Short problem: Write out each line from the data below that includes the word "type".

%%

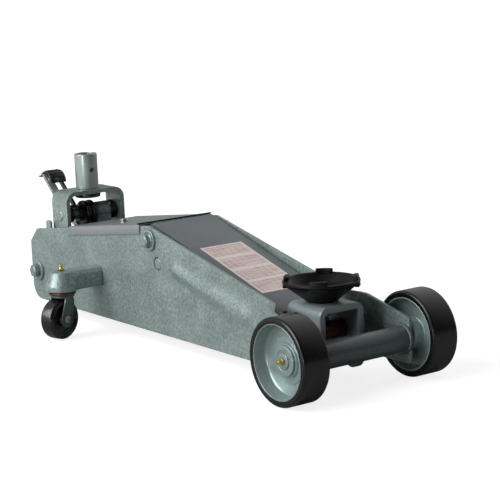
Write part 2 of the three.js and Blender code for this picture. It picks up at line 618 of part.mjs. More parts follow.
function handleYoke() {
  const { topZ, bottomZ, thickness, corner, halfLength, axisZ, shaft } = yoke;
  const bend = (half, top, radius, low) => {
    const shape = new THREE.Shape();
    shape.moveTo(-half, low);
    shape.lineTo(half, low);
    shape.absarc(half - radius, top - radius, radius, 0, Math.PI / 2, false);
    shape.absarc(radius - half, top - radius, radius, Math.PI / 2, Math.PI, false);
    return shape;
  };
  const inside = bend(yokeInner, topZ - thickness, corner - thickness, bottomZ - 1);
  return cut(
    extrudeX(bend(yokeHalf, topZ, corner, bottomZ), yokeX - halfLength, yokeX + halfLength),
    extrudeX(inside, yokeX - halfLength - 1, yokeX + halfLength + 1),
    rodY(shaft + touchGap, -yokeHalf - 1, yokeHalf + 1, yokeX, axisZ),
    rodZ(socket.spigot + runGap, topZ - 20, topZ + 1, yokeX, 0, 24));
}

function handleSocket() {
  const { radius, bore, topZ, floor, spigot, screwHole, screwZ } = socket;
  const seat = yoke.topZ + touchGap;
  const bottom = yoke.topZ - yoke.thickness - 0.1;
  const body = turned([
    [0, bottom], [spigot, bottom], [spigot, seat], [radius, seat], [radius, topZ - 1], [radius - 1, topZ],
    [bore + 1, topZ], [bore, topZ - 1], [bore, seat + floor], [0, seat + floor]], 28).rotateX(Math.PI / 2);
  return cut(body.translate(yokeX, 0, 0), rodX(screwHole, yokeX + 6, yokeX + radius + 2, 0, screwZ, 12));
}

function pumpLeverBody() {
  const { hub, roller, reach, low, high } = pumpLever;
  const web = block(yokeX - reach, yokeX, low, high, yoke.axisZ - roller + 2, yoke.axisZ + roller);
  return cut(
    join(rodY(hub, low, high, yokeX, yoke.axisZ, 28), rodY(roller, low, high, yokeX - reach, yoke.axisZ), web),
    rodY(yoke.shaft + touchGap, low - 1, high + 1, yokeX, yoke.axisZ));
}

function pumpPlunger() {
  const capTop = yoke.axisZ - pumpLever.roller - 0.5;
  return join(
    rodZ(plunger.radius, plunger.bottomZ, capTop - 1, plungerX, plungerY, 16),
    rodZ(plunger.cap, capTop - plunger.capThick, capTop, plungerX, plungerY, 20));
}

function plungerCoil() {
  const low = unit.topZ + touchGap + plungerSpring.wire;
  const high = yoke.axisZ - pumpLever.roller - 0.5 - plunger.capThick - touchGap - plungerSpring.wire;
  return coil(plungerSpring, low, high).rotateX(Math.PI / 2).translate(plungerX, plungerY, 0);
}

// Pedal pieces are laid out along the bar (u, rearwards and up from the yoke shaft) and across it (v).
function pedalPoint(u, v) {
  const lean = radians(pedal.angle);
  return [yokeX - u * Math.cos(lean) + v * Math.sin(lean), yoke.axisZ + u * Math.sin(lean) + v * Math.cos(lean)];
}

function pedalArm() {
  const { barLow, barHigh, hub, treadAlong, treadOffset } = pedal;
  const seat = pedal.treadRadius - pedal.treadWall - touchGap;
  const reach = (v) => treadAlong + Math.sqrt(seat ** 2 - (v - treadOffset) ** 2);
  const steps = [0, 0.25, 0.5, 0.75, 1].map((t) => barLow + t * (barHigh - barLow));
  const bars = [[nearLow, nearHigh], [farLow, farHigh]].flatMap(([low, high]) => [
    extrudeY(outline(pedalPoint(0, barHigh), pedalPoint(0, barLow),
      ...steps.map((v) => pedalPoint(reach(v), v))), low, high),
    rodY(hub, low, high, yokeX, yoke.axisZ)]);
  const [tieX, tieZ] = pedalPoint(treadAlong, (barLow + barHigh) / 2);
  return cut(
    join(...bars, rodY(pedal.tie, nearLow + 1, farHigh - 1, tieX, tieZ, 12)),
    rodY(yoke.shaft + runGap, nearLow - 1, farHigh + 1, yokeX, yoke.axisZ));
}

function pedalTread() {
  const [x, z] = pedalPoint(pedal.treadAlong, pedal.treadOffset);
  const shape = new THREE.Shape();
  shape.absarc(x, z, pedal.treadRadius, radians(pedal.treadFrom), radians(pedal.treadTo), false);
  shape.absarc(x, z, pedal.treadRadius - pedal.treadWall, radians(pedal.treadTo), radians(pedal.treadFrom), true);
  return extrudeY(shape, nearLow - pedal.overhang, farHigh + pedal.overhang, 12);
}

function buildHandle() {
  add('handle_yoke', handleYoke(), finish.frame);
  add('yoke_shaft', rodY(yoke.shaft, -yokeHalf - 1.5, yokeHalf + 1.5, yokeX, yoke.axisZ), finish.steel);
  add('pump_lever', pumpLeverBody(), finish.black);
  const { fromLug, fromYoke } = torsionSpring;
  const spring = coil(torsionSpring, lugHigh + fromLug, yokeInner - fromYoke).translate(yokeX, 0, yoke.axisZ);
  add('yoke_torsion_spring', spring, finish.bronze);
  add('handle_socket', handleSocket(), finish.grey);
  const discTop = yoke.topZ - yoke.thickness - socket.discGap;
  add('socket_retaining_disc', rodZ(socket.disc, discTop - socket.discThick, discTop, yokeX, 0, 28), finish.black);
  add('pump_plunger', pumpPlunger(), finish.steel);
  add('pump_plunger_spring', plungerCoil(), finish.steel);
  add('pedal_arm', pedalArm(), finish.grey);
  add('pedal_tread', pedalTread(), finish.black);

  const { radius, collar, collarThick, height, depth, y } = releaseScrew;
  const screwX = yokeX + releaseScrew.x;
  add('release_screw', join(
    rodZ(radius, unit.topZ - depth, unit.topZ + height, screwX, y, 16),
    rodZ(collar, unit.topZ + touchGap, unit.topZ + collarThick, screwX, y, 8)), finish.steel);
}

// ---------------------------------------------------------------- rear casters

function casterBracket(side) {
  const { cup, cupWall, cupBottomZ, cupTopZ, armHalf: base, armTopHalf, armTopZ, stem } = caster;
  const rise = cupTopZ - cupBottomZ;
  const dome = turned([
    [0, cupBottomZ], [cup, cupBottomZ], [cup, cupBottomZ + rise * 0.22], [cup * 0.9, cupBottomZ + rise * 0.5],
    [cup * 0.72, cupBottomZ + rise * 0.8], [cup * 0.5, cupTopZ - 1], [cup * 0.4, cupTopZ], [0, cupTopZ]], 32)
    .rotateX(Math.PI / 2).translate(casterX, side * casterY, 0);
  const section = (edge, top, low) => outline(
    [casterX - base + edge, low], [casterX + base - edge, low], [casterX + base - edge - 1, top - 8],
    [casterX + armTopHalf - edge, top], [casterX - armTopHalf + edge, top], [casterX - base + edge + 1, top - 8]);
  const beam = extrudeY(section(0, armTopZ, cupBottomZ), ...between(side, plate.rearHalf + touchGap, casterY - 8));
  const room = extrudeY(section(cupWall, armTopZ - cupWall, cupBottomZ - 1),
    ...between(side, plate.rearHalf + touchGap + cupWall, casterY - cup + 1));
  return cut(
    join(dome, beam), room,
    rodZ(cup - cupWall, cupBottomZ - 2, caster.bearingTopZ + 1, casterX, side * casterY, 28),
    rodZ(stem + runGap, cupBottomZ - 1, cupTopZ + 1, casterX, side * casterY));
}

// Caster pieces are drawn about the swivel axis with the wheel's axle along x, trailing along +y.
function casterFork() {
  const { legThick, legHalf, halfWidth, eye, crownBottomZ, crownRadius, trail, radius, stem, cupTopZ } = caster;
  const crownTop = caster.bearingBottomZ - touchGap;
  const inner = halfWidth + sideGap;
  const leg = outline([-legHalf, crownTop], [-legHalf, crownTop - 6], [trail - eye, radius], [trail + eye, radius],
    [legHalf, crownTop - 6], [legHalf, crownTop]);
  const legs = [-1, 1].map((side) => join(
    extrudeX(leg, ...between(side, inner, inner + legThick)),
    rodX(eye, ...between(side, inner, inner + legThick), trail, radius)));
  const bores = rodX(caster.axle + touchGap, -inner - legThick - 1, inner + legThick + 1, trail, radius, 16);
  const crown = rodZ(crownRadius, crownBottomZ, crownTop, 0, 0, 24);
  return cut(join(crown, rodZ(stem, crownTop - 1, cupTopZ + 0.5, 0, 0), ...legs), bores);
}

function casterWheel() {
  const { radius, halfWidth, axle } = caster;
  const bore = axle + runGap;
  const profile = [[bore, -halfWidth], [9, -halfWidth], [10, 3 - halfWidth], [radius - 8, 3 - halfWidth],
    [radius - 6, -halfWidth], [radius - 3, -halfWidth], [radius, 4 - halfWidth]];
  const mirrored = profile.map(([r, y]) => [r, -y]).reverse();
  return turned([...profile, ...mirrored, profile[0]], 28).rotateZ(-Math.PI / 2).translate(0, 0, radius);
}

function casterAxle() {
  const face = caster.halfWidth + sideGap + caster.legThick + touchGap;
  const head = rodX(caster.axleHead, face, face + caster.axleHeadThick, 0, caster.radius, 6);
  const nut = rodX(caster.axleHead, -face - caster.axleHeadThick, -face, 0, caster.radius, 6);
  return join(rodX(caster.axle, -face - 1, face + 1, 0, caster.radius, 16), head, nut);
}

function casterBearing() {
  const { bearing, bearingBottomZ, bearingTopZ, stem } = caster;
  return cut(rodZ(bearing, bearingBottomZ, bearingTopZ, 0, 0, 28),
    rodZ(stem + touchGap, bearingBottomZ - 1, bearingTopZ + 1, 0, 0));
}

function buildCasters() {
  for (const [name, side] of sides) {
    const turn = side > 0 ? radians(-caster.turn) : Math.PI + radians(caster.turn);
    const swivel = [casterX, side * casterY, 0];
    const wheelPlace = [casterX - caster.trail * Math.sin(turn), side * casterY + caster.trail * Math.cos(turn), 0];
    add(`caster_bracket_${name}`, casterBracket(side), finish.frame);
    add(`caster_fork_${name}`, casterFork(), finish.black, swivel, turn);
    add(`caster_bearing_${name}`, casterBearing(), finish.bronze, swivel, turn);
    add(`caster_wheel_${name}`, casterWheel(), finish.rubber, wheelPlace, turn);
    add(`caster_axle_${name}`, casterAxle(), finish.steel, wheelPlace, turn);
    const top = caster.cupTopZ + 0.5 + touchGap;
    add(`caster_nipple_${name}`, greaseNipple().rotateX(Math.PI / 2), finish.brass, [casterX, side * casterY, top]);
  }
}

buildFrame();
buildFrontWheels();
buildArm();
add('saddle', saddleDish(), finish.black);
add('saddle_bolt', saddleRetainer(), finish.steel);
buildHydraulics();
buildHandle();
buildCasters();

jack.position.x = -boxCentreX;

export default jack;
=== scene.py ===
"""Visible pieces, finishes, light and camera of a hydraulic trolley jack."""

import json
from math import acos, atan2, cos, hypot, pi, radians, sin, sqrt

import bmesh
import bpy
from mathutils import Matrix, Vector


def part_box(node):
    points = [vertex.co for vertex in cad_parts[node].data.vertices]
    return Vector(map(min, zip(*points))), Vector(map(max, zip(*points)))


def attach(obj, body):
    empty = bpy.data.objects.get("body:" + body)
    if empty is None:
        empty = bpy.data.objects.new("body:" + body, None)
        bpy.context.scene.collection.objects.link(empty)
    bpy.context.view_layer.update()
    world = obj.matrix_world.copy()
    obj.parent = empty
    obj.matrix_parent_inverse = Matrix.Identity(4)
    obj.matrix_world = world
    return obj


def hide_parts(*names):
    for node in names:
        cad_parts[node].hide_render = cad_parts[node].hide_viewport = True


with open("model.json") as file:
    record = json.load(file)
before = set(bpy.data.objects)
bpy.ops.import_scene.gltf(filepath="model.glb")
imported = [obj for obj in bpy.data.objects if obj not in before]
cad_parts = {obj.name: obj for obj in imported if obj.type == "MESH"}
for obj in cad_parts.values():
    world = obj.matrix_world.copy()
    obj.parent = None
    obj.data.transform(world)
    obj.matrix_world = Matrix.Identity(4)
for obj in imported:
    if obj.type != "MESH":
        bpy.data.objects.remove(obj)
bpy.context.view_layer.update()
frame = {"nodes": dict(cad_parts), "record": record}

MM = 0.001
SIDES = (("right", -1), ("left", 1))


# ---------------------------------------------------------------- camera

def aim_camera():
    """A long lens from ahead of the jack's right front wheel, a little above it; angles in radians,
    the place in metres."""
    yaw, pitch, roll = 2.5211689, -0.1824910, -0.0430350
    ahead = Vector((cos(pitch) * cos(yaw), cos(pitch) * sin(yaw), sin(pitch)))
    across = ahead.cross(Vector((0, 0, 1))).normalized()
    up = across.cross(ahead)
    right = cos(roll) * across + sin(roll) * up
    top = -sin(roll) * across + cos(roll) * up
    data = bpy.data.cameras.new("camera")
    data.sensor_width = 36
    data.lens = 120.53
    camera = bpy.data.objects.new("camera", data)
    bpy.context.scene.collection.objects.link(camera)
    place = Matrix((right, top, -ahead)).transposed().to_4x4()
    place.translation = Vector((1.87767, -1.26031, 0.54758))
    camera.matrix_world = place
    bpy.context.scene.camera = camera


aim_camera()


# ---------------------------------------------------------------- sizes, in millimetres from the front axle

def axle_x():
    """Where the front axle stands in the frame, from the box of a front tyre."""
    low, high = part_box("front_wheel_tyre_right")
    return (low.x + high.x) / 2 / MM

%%

Complete output:
cad_parts = {obj.name: obj for obj in imported if obj.type == "MESH"}
    if obj.type != "MESH":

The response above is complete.